**REQUIRED TASK:**
Reproduce the material exactly, omitting nothing.

**RECORDED DATA:**
::::::::
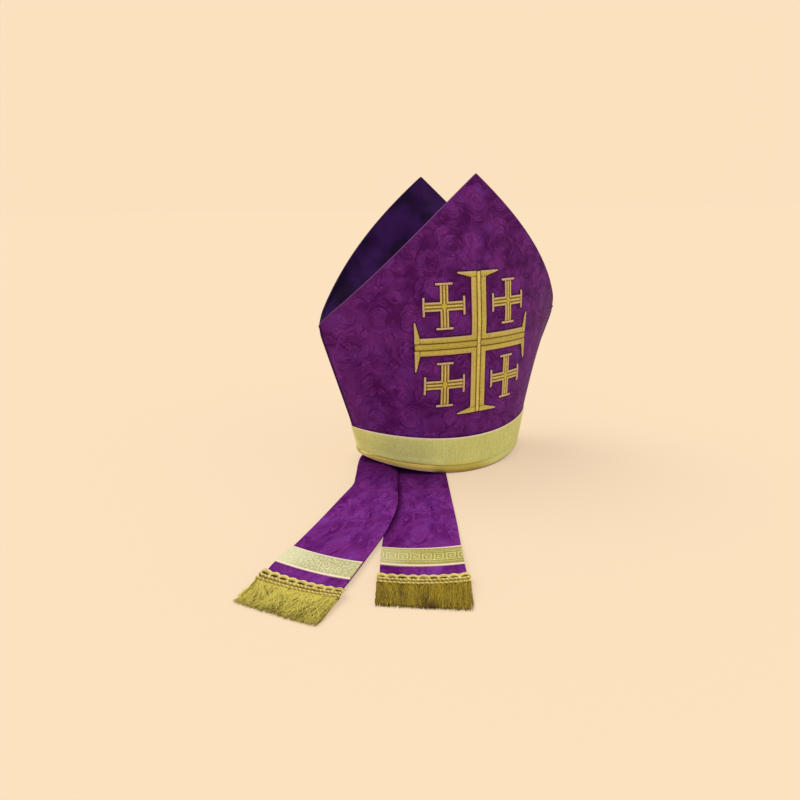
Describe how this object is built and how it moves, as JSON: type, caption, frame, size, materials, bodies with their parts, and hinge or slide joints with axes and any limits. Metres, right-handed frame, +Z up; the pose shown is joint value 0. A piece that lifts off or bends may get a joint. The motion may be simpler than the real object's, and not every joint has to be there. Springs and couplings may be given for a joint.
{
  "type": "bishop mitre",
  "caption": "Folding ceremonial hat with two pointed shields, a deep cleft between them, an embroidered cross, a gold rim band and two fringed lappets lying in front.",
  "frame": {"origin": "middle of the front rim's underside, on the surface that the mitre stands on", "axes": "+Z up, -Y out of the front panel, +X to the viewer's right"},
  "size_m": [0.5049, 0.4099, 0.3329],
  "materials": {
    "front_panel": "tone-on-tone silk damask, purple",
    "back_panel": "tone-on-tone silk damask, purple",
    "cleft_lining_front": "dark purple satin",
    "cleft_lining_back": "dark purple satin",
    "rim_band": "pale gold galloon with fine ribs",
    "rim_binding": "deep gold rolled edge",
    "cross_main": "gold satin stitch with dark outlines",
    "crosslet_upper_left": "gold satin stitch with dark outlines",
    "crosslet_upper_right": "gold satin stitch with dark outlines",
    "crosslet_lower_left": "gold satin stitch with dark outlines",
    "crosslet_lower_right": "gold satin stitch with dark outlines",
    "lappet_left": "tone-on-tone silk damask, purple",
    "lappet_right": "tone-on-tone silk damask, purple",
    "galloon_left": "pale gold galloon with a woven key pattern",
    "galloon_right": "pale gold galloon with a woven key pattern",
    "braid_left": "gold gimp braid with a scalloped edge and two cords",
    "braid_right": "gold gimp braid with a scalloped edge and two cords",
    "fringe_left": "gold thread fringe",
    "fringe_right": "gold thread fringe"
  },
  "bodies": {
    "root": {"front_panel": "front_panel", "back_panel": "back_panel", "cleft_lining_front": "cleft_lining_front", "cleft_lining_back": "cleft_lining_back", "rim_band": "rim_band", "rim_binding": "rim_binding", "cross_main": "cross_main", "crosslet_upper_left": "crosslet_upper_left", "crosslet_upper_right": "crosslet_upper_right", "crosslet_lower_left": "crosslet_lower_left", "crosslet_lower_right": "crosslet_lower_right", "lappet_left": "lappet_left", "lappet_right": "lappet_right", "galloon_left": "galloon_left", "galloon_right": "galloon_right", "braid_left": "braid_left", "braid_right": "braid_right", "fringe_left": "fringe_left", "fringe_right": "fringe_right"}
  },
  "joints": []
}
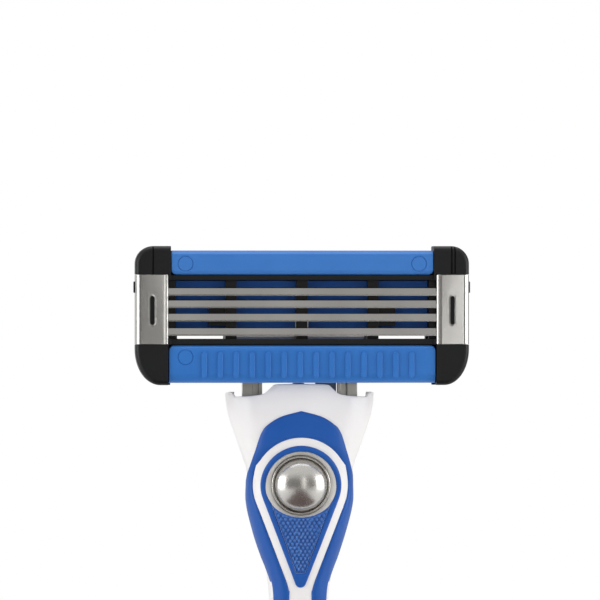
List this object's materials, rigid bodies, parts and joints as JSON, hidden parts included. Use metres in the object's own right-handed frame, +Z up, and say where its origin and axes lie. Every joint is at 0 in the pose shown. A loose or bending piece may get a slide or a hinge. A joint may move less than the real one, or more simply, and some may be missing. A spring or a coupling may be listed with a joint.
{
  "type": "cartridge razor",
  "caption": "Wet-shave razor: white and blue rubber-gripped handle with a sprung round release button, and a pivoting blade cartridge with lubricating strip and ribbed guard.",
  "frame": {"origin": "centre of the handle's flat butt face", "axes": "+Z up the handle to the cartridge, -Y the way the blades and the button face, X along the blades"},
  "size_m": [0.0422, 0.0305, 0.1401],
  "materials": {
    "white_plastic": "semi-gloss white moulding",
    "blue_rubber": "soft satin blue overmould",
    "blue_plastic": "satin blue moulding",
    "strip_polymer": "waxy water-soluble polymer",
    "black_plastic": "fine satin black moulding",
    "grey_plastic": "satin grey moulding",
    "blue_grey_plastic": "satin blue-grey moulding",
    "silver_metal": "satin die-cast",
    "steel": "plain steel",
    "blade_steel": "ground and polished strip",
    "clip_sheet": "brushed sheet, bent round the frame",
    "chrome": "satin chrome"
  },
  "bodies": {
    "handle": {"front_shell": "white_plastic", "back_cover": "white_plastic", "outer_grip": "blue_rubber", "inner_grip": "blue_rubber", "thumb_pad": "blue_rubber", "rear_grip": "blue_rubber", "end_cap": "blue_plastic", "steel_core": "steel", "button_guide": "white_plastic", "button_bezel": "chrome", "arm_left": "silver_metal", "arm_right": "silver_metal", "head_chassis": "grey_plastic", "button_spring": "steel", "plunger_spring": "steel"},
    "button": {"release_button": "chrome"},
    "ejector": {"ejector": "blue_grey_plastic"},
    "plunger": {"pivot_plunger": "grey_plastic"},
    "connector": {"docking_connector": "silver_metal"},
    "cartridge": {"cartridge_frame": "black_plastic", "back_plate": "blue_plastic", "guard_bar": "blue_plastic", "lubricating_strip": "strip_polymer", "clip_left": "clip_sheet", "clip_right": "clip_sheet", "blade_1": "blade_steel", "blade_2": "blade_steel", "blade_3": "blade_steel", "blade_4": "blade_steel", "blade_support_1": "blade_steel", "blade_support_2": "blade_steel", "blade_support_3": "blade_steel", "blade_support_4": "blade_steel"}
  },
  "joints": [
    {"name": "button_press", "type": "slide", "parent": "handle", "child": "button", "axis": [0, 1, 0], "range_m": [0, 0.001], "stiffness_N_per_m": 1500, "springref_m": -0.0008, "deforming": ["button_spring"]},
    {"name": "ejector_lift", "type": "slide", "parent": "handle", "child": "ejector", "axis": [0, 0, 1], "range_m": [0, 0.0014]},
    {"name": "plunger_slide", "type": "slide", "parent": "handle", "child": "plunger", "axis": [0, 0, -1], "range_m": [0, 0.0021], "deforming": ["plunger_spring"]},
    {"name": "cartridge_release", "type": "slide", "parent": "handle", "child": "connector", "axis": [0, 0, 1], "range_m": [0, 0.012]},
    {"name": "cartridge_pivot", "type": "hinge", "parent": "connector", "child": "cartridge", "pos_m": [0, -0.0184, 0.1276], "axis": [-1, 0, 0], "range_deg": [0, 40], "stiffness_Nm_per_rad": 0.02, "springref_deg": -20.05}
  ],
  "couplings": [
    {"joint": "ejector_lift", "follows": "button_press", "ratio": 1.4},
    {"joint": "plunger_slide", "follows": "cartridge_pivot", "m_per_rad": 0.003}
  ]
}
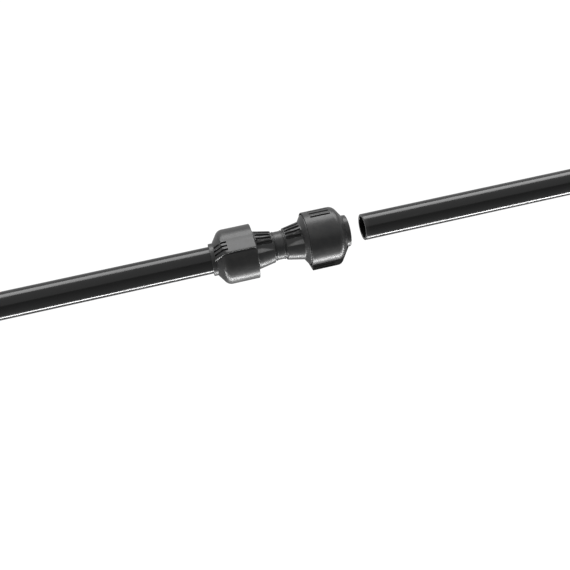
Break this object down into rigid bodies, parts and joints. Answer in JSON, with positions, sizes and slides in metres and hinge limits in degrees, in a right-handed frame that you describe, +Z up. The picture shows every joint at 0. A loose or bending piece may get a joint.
::::::::
**FINISHED TASK:**
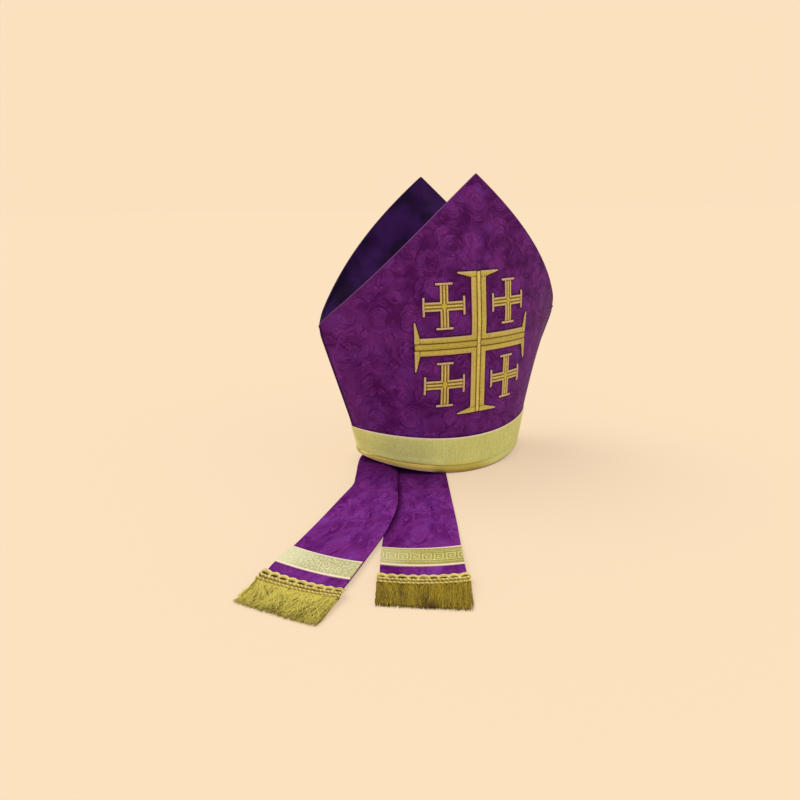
Describe how this object is built and how it moves, as JSON: type, caption, frame, size, materials, bodies with their parts, and hinge or slide joints with axes and any limits. Metres, right-handed frame, +Z up; the pose shown is joint value 0. A piece that lifts off or bends may get a joint. The motion may be simpler than the real object's, and not every joint has to be there. Springs and couplings may be given for a joint.
{
  "type": "bishop mitre",
  "caption": "Folding ceremonial hat with two pointed shields, a deep cleft between them, an embroidered cross, a gold rim band and two fringed lappets lying in front.",
  "frame": {"origin": "middle of the front rim's underside, on the surface that the mitre stands on", "axes": "+Z up, -Y out of the front panel, +X to the viewer's right"},
  "size_m": [0.5049, 0.4099, 0.3329],
  "materials": {
    "front_panel": "tone-on-tone silk damask, purple",
    "back_panel": "tone-on-tone silk damask, purple",
    "cleft_lining_front": "dark purple satin",
    "cleft_lining_back": "dark purple satin",
    "rim_band": "pale gold galloon with fine ribs",
    "rim_binding": "deep gold rolled edge",
    "cross_main": "gold satin stitch with dark outlines",
    "crosslet_upper_left": "gold satin stitch with dark outlines",
    "crosslet_upper_right": "gold satin stitch with dark outlines",
    "crosslet_lower_left": "gold satin stitch with dark outlines",
    "crosslet_lower_right": "gold satin stitch with dark outlines",
    "lappet_left": "tone-on-tone silk damask, purple",
    "lappet_right": "tone-on-tone silk damask, purple",
    "galloon_left": "pale gold galloon with a woven key pattern",
    "galloon_right": "pale gold galloon with a woven key pattern",
    "braid_left": "gold gimp braid with a scalloped edge and two cords",
    "braid_right": "gold gimp braid with a scalloped edge and two cords",
    "fringe_left": "gold thread fringe",
    "fringe_right": "gold thread fringe"
  },
  "bodies": {
    "root": {"front_panel": "front_panel", "back_panel": "back_panel", "cleft_lining_front": "cleft_lining_front", "cleft_lining_back": "cleft_lining_back", "rim_band": "rim_band", "rim_binding": "rim_binding", "cross_main": "cross_main", "crosslet_upper_left": "crosslet_upper_left", "crosslet_upper_right": "crosslet_upper_right", "crosslet_lower_left": "crosslet_lower_left", "crosslet_lower_right": "crosslet_lower_right", "lappet_left": "lappet_left", "lappet_right": "lappet_right", "galloon_left": "galloon_left", "galloon_right": "galloon_right", "braid_left": "braid_left", "braid_right": "braid_right", "fringe_left": "fringe_left", "fringe_right": "fringe_right"}
  },
  "joints": []
}
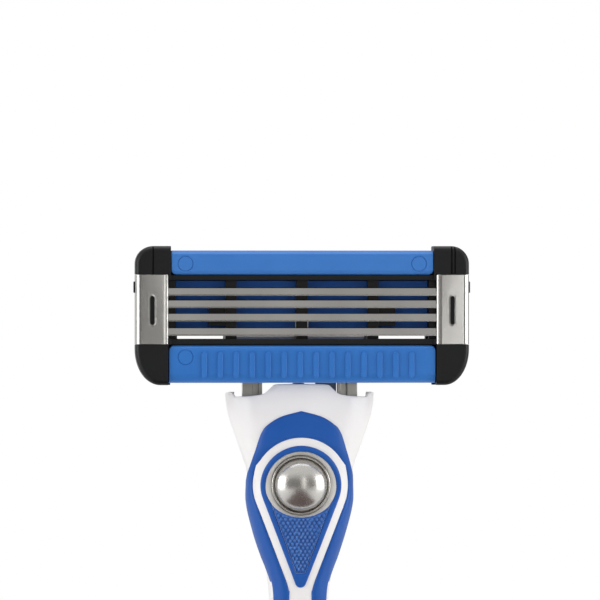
List this object's materials, rigid bodies, parts and joints as JSON, hidden parts included. Use metres in the object's own right-handed frame, +Z up, and say where its origin and axes lie. Every joint is at 0 in the pose shown. A loose or bending piece may get a slide or a hinge. A joint may move less than the real one, or more simply, and some may be missing. A spring or a coupling may be listed with a joint.
{
  "type": "cartridge razor",
  "caption": "Wet-shave razor: white and blue rubber-gripped handle with a sprung round release button, and a pivoting blade cartridge with lubricating strip and ribbed guard.",
  "frame": {"origin": "centre of the handle's flat butt face", "axes": "+Z up the handle to the cartridge, -Y the way the blades and the button face, X along the blades"},
  "size_m": [0.0422, 0.0305, 0.1401],
  "materials": {
    "white_plastic": "semi-gloss white moulding",
    "blue_rubber": "soft satin blue overmould",
    "blue_plastic": "satin blue moulding",
    "strip_polymer": "waxy water-soluble polymer",
    "black_plastic": "fine satin black moulding",
    "grey_plastic": "satin grey moulding",
    "blue_grey_plastic": "satin blue-grey moulding",
    "silver_metal": "satin die-cast",
    "steel": "plain steel",
    "blade_steel": "ground and polished strip",
    "clip_sheet": "brushed sheet, bent round the frame",
    "chrome": "satin chrome"
  },
  "bodies": {
    "handle": {"front_shell": "white_plastic", "back_cover": "white_plastic", "outer_grip": "blue_rubber", "inner_grip": "blue_rubber", "thumb_pad": "blue_rubber", "rear_grip": "blue_rubber", "end_cap": "blue_plastic", "steel_core": "steel", "button_guide": "white_plastic", "button_bezel": "chrome", "arm_left": "silver_metal", "arm_right": "silver_metal", "head_chassis": "grey_plastic", "button_spring": "steel", "plunger_spring": "steel"},
    "button": {"release_button": "chrome"},
    "ejector": {"ejector": "blue_grey_plastic"},
    "plunger": {"pivot_plunger": "grey_plastic"},
    "connector": {"docking_connector": "silver_metal"},
    "cartridge": {"cartridge_frame": "black_plastic", "back_plate": "blue_plastic", "guard_bar": "blue_plastic", "lubricating_strip": "strip_polymer", "clip_left": "clip_sheet", "clip_right": "clip_sheet", "blade_1": "blade_steel", "blade_2": "blade_steel", "blade_3": "blade_steel", "blade_4": "blade_steel", "blade_support_1": "blade_steel", "blade_support_2": "blade_steel", "blade_support_3": "blade_steel", "blade_support_4": "blade_steel"}
  },
  "joints": [
    {"name": "button_press", "type": "slide", "parent": "handle", "child": "button", "axis": [0, 1, 0], "range_m": [0, 0.001], "stiffness_N_per_m": 1500, "springref_m": -0.0008, "deforming": ["button_spring"]},
    {"name": "ejector_lift", "type": "slide", "parent": "handle", "child": "ejector", "axis": [0, 0, 1], "range_m": [0, 0.0014]},
    {"name": "plunger_slide", "type": "slide", "parent": "handle", "child": "plunger", "axis": [0, 0, -1], "range_m": [0, 0.0021], "deforming": ["plunger_spring"]},
    {"name": "cartridge_release", "type": "slide", "parent": "handle", "child": "connector", "axis": [0, 0, 1], "range_m": [0, 0.012]},
    {"name": "cartridge_pivot", "type": "hinge", "parent": "connector", "child": "cartridge", "pos_m": [0, -0.0184, 0.1276], "axis": [-1, 0, 0], "range_deg": [0, 40], "stiffness_Nm_per_rad": 0.02, "springref_deg": -20.05}
  ],
  "couplings": [
    {"joint": "ejector_lift", "follows": "button_press", "ratio": 1.4},
    {"joint": "plunger_slide", "follows": "cartridge_pivot", "m_per_rad": 0.003}
  ]
}
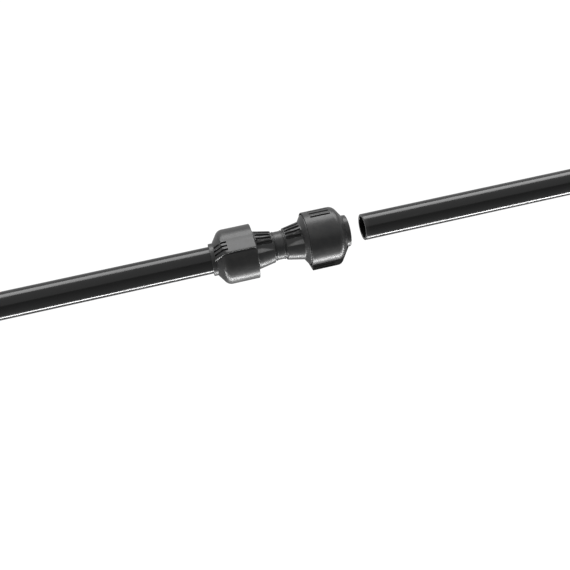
Break this object down into rigid bodies, parts and joints. Answer in JSON, with positions, sizes and slides in metres and hinge limits in degrees, in a right-handed frame that you describe, +Z up. The picture shows every joint at 0. A loose or bending piece may get a joint.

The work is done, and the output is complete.